How to Scale Your Business

Building a 7-figure agency isn’t easy.

You’re probably growing like a weed, and killing the competition, but if you’re like most 7-figure agencies, you’re probably growing your revenues which is great. But your costs are probably growing as fast or faster, shrinking your profit margins.

If you want to meet your demand without sinking your profitability, you’ve got to stop thinking about “growing” and start thinking about scaling. They aren’t the same thing. Growth is about increasing the size of your business. Scaling is about increasing your profitability as you grow.

To start scaling, you’ve got to standardize your processes, find your waste, use “force multipliers”, and stop doing work you shouldn’t be doing.

Standardize Your Processes

Standardized processes don’t mean you eliminate all room for creativity or templatize everything. It means that you create a standard flow through which all work passes to ensure all your bases are being covered so your team doesn’t have to reinvent the wheel on all the work that comes through the door.

Custom work is by definition unscalable because every job is 1-off. Standardized processes are fundamentally scaleable which means you can do more with the same team, which increases your profitability.

Find Your Waste

Waste can come in many different forms. It’s not just wasted time or money. Those are just the overarching categories. You can waste time and money overprocessing things, requiring products to pass through more hands than is necessary, or working out defects, just to name a few.

When you find your waste you can get rid of it. That frees up time and money for your team do more work than they were before.

Find “Force Multipliers”

Force multipliers are tools that take whatever work you put in and amplify it. While there are plenty of tools out there that claim to be force multipliers, context matters. Not all tools are created equal.

Both a hammer and a power drill are force multipliers, but I wouldn’t use a hammer to turn a screw. Nor would I use a power drill to hammer in a nail.

Focus on learning where your team needs to multiply their effort. Then find tools that do that and invest in them. And, remember the old adage: hire slow, fire fast can apply to force multipliers, too.

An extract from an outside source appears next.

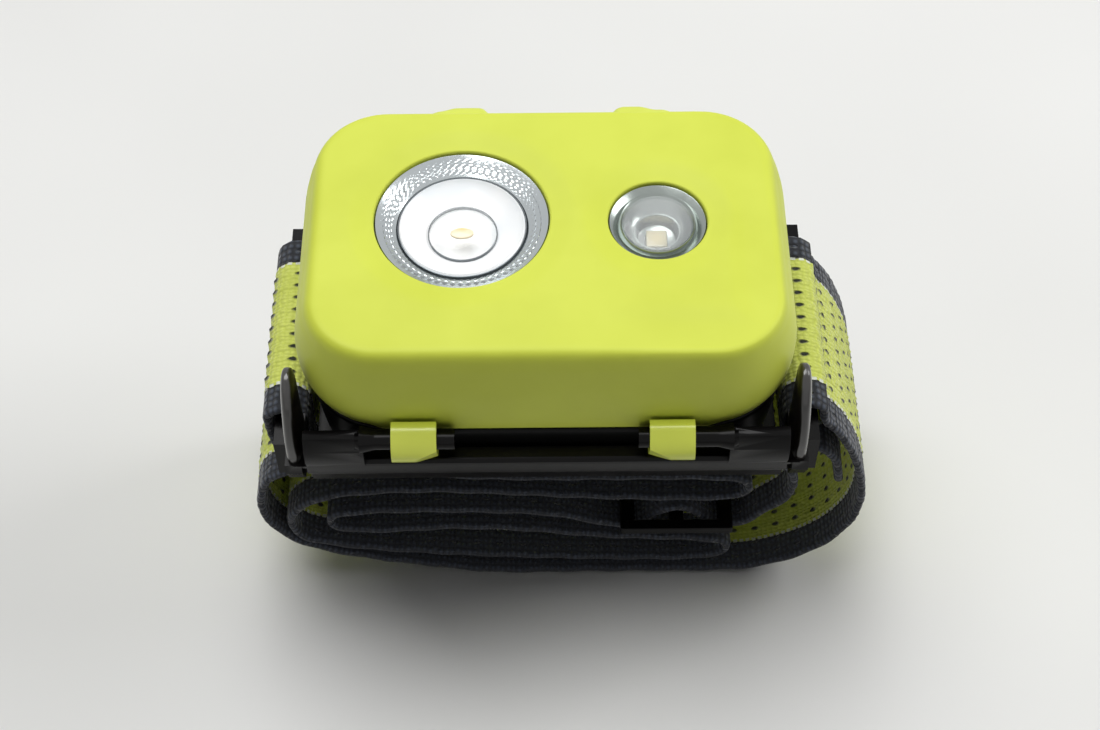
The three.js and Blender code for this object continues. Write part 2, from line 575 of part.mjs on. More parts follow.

Stop Doing Work You Shouldn’t Be Doing

Your team’s ability to meet demand is a zero-sum game. That means that unless you add resources, the team is only able to do so much work before they’re tapped out. Motivational speeches aside, you can’t ask for more than 24 hours from 1 day. So, if you want to meet demand, you may have to prioritize the work you’re focusing on.

On an agency level, a Revenue Stream Analysis is a great tool to find your most profitable work and clients, so you can focus on your most profitable work and cut the stuff that is harming your profitability.

On an individual level, your team shouldn’t do work that doesn’t move your organization or their client work forward. Cutting unnecessary work frees up time to meet all that excess demand.